PROBLEM TO WORK ON –
Quote the whole listing verbatim.

RAW DATA –
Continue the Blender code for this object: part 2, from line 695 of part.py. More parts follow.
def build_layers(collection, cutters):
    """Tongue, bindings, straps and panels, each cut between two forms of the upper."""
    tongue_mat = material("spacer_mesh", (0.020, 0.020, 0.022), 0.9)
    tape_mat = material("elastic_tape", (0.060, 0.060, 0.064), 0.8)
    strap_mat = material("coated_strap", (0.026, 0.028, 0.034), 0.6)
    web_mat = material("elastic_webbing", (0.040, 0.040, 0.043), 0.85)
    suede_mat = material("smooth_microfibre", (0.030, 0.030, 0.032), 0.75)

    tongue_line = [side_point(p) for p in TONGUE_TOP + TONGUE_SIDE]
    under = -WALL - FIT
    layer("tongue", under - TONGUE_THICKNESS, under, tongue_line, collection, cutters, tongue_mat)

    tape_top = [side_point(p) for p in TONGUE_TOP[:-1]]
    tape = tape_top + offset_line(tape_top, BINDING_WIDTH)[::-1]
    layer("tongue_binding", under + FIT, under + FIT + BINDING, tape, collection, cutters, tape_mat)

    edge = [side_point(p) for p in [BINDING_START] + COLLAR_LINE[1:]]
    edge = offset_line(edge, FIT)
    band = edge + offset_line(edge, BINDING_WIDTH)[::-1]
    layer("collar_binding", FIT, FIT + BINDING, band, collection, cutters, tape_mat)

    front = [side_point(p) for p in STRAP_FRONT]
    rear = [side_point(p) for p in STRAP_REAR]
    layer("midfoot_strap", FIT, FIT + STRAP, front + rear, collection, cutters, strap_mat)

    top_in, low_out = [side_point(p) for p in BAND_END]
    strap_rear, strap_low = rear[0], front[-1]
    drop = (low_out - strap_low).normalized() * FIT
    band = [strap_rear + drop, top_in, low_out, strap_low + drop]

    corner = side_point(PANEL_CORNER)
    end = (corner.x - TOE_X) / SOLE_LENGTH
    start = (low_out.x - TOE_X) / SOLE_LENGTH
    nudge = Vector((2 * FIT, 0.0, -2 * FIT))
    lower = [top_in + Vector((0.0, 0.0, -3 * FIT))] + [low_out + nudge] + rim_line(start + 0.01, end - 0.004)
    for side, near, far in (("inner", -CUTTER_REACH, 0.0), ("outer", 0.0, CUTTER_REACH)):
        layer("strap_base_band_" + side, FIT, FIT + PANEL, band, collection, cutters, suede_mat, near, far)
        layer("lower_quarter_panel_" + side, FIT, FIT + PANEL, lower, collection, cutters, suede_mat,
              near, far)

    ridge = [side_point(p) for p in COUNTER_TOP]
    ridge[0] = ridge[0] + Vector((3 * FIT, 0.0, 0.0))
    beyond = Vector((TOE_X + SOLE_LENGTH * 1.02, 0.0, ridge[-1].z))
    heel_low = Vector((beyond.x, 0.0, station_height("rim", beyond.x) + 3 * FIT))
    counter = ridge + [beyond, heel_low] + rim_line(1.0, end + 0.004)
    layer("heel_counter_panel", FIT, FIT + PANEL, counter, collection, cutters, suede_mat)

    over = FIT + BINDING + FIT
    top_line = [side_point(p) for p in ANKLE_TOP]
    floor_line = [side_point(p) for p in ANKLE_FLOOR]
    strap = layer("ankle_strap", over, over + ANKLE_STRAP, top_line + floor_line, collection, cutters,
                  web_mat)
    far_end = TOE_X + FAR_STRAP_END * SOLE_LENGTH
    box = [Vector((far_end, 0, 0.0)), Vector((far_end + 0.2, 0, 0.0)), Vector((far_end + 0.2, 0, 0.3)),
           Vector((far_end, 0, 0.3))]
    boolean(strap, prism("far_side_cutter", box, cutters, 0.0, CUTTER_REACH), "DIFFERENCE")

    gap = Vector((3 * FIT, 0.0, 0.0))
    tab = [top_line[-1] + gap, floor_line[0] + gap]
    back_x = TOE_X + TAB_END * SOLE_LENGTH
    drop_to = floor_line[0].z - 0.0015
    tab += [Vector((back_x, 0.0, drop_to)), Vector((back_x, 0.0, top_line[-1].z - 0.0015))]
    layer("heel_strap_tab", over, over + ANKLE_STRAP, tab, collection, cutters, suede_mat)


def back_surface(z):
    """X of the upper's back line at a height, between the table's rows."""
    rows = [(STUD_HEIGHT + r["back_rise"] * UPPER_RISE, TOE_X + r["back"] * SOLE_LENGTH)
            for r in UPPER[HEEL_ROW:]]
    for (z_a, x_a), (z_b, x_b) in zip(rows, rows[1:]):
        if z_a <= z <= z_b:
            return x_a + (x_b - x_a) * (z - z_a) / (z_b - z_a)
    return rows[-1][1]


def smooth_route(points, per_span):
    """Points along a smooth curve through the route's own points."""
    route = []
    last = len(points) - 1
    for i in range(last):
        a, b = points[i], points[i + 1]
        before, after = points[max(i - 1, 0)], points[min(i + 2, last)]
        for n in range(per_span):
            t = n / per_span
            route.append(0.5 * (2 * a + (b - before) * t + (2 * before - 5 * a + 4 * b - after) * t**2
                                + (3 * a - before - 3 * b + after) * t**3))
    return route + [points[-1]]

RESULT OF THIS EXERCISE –
Continue the Blender code for this object: part 2, from line 695 of part.py. More parts follow.
def build_layers(collection, cutters):
    """Tongue, bindings, straps and panels, each cut between two forms of the upper."""
    tongue_mat = material("spacer_mesh", (0.020, 0.020, 0.022), 0.9)
    tape_mat = material("elastic_tape", (0.060, 0.060, 0.064), 0.8)
    strap_mat = material("coated_strap", (0.026, 0.028, 0.034), 0.6)
    web_mat = material("elastic_webbing", (0.040, 0.040, 0.043), 0.85)
    suede_mat = material("smooth_microfibre", (0.030, 0.030, 0.032), 0.75)

    tongue_line = [side_point(p) for p in TONGUE_TOP + TONGUE_SIDE]
    under = -WALL - FIT
    layer("tongue", under - TONGUE_THICKNESS, under, tongue_line, collection, cutters, tongue_mat)

    tape_top = [side_point(p) for p in TONGUE_TOP[:-1]]
    tape = tape_top + offset_line(tape_top, BINDING_WIDTH)[::-1]
    layer("tongue_binding", under + FIT, under + FIT + BINDING, tape, collection, cutters, tape_mat)

    edge = [side_point(p) for p in [BINDING_START] + COLLAR_LINE[1:]]
    edge = offset_line(edge, FIT)
    band = edge + offset_line(edge, BINDING_WIDTH)[::-1]
    layer("collar_binding", FIT, FIT + BINDING, band, collection, cutters, tape_mat)

    front = [side_point(p) for p in STRAP_FRONT]
    rear = [side_point(p) for p in STRAP_REAR]
    layer("midfoot_strap", FIT, FIT + STRAP, front + rear, collection, cutters, strap_mat)

    top_in, low_out = [side_point(p) for p in BAND_END]
    strap_rear, strap_low = rear[0], front[-1]
    drop = (low_out - strap_low).normalized() * FIT
    band = [strap_rear + drop, top_in, low_out, strap_low + drop]

    corner = side_point(PANEL_CORNER)
    end = (corner.x - TOE_X) / SOLE_LENGTH
    start = (low_out.x - TOE_X) / SOLE_LENGTH
    nudge = Vector((2 * FIT, 0.0, -2 * FIT))
    lower = [top_in + Vector((0.0, 0.0, -3 * FIT))] + [low_out + nudge] + rim_line(start + 0.01, end - 0.004)
    for side, near, far in (("inner", -CUTTER_REACH, 0.0), ("outer", 0.0, CUTTER_REACH)):
        layer("strap_base_band_" + side, FIT, FIT + PANEL, band, collection, cutters, suede_mat, near, far)
        layer("lower_quarter_panel_" + side, FIT, FIT + PANEL, lower, collection, cutters, suede_mat,
              near, far)

    ridge = [side_point(p) for p in COUNTER_TOP]
    ridge[0] = ridge[0] + Vector((3 * FIT, 0.0, 0.0))
    beyond = Vector((TOE_X + SOLE_LENGTH * 1.02, 0.0, ridge[-1].z))
    heel_low = Vector((beyond.x, 0.0, station_height("rim", beyond.x) + 3 * FIT))
    counter = ridge + [beyond, heel_low] + rim_line(1.0, end + 0.004)
    layer("heel_counter_panel", FIT, FIT + PANEL, counter, collection, cutters, suede_mat)

    over = FIT + BINDING + FIT
    top_line = [side_point(p) for p in ANKLE_TOP]
    floor_line = [side_point(p) for p in ANKLE_FLOOR]
    strap = layer("ankle_strap", over, over + ANKLE_STRAP, top_line + floor_line, collection, cutters,
                  web_mat)
    far_end = TOE_X + FAR_STRAP_END * SOLE_LENGTH
    box = [Vector((far_end, 0, 0.0)), Vector((far_end + 0.2, 0, 0.0)), Vector((far_end + 0.2, 0, 0.3)),
           Vector((far_end, 0, 0.3))]
    boolean(strap, prism("far_side_cutter", box, cutters, 0.0, CUTTER_REACH), "DIFFERENCE")

    gap = Vector((3 * FIT, 0.0, 0.0))
    tab = [top_line[-1] + gap, floor_line[0] + gap]
    back_x = TOE_X + TAB_END * SOLE_LENGTH
    drop_to = floor_line[0].z - 0.0015
    tab += [Vector((back_x, 0.0, drop_to)), Vector((back_x, 0.0, top_line[-1].z - 0.0015))]
    layer("heel_strap_tab", over, over + ANKLE_STRAP, tab, collection, cutters, suede_mat)


def back_surface(z):
    """X of the upper's back line at a height, between the table's rows."""
    rows = [(STUD_HEIGHT + r["back_rise"] * UPPER_RISE, TOE_X + r["back"] * SOLE_LENGTH)
            for r in UPPER[HEEL_ROW:]]
    for (z_a, x_a), (z_b, x_b) in zip(rows, rows[1:]):
        if z_a <= z <= z_b:
            return x_a + (x_b - x_a) * (z - z_a) / (z_b - z_a)
    return rows[-1][1]


def smooth_route(points, per_span):
    """Points along a smooth curve through the route's own points."""
    route = []
    last = len(points) - 1
    for i in range(last):
        a, b = points[i], points[i + 1]
        before, after = points[max(i - 1, 0)], points[min(i + 2, last)]
        for n in range(per_span):
            t = n / per_span
            route.append(0.5 * (2 * a + (b - before) * t + (2 * before - 5 * a + 4 * b - after) * t**2
                                + (3 * a - before - 3 * b + after) * t**3))
    return route + [points[-1]]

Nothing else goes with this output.